Brandeis has a world-class reputation as an academic institute, and one might not consider the Greek system to have a recognizable presence on campus, especially since it is not recognized by the university. However, Greek life is a great attribute to Brandeis’ nightlife, philanthropy and social scene.
While Greek life is not a prominent aspect of college for everyone, it can be a beneficial and quick way to make a close, cemented group of friends.
“I think it would bring a new type of person to Brandeis which could be really good for the student body. People would come knowing about Greek life, instead of coming and being surprised there’s a party scene. It could make campus culture a little less divided,” Sigma Delta Tau sister Rachel Silton ’17 said.
Greek life is unaffiliated with Brandeis, meaning sororities and fraternities are running the show themselves, finding ways to spread the word about house events, announcements and recruitments without the assistance of the school.
“I’m happy that the houses can operate autonomously. Though it would be nice to have the guidance and funding that Brandeis could provide, it’s cool to be a part of an organization that is largely self sufficient, and being on the E-board can help teach real-world management skills,” Maddox Kay ’19 of Alpha Epsilon Pi said.
Silton says that freedom of self-governing aside, it can be very challenging for members of Greek life to operate. During one Sigma Delta Tau recruitment event, the sorority held a Meet and Greek in Ridgewood Commons and was asked to leave the room by the campus police. The administration isn’t always supportive of representation or events taking place on campus.
As far as how Greek life has evolved over the years at Brandeis, the addition of a new sorority, Alpha Pi Phi has highlighted how students can have the freedom to create new chapters in order to invite more newcomers to have a “home” on campus.
“Joining Sigma Delta Tau really helped me find my place and my friends because I was a mid-year transfer student, which was intimidating,” Silton said.
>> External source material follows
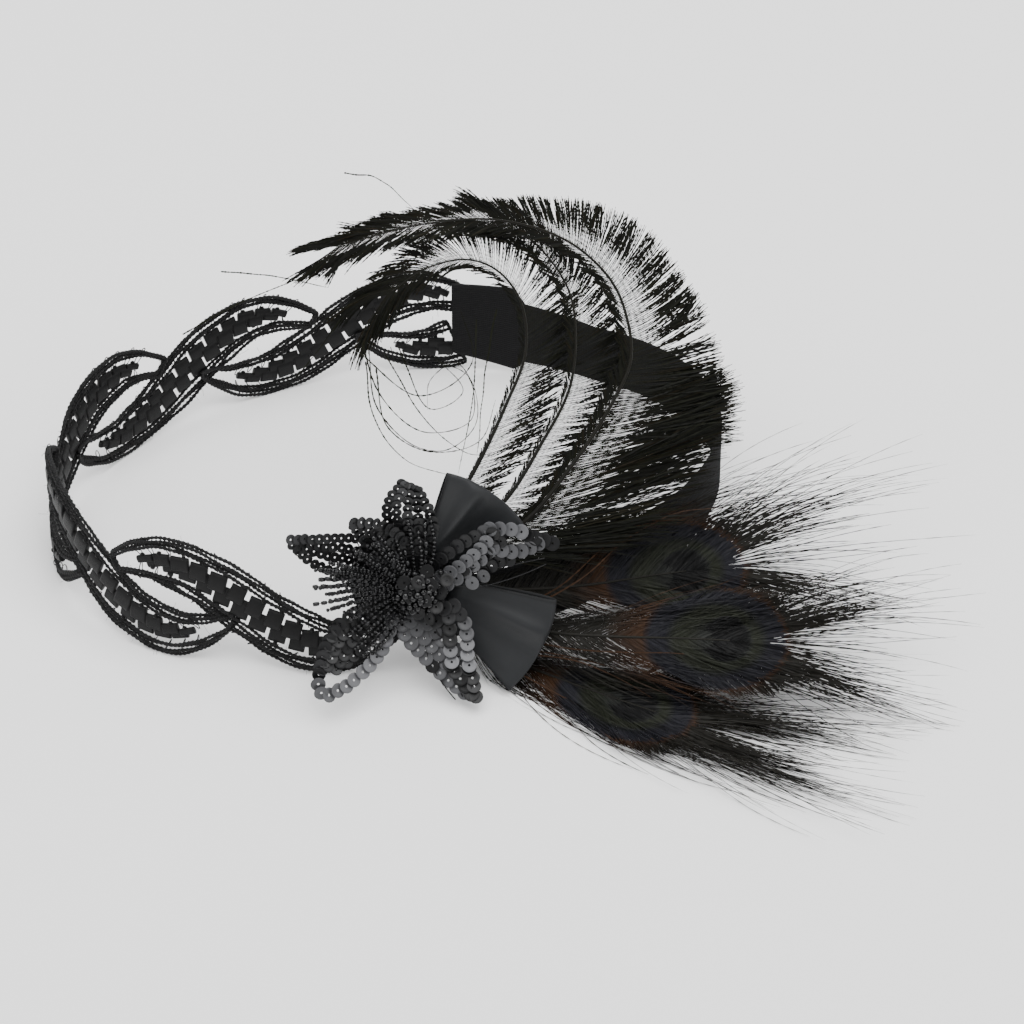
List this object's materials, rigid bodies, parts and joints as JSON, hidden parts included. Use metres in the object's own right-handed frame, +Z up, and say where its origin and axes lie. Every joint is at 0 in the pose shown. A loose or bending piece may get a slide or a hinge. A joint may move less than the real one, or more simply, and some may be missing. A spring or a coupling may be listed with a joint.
{
  "type": "flapper feather headband",
  "caption": "Black headband of scrolled gimp trim and elastic, with a sequin and bead flower, satin ribbon leaves, peacock eye feathers and curled sword feathers.",
  "frame": {"origin": "centre of the bounding box's base, where the band's lower edge stands on the surface", "axes": "+X to the wearer's side that the feathers sweep to, the loop's long way; +Z up through the head opening"},
  "size_m": [0.2838, 0.2114, 0.1314],
  "materials": {
    "gimp_cord": "satin",
    "elastic_web": "matte",
    "felt": "matte",
    "sequins": "gloss",
    "beads": "gloss",
    "satin_ribbon": "satin",
    "eye_plume": "satin",
    "sword_plume": "satin"
  },
  "bodies": {
    "root": {"trim_leaf_1": "gimp_cord", "trim_leaf_2": "gimp_cord", "trim_leaf_3": "gimp_cord", "trim_leaf_4": "gimp_cord", "trim_leaf_5": "gimp_cord", "trim_leaf_6": "gimp_cord", "elastic": "elastic_web", "felt_pad": "felt", "flower_back": "felt", "petal_up": "sequins", "petal_upper_left": "sequins", "petal_left": "sequins", "petal_lower_left": "sequins", "sequin_string": "sequins", "petal_low": "sequins", "petal_right": "sequins", "bead_fringe": "beads", "bead_centre": "beads", "ribbon_leaf_upper": "satin_ribbon", "ribbon_leaf_lower": "satin_ribbon", "eye_feather_upper": "eye_plume", "eye_feather_middle": "eye_plume", "eye_feather_lower": "eye_plume", "sword_feather_inner": "sword_plume", "sword_feather_middle": "sword_plume", "sword_feather_outer": "sword_plume"}
  },
  "joints": []
}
“GAC [Greek Awareness Council] has a bigger presence on campus and for the most part, Brandeis accepts the fact that Greek life is here to stay,” Kay noted.
“I think for it to grow, we need to have more of a presence on campus. There’s not much else we can do without getting in trouble to expand SDT,” Silton said. At large state schools, sororities and fraternities have opportunities to work with the administration to expand or improve Greek life. But at Brandeis, “We’re at a stunted growth point right now and don’t know how to move forward with it,” she said.
Going forward, many members hope to see positive engagement with the activities component of campus life, as well as an increased variety of Greek houses. “With only six fraternities and four sororities, not everyone will find a group that’s ideal for them,” Kay said, “and I hope we have more options in the future.”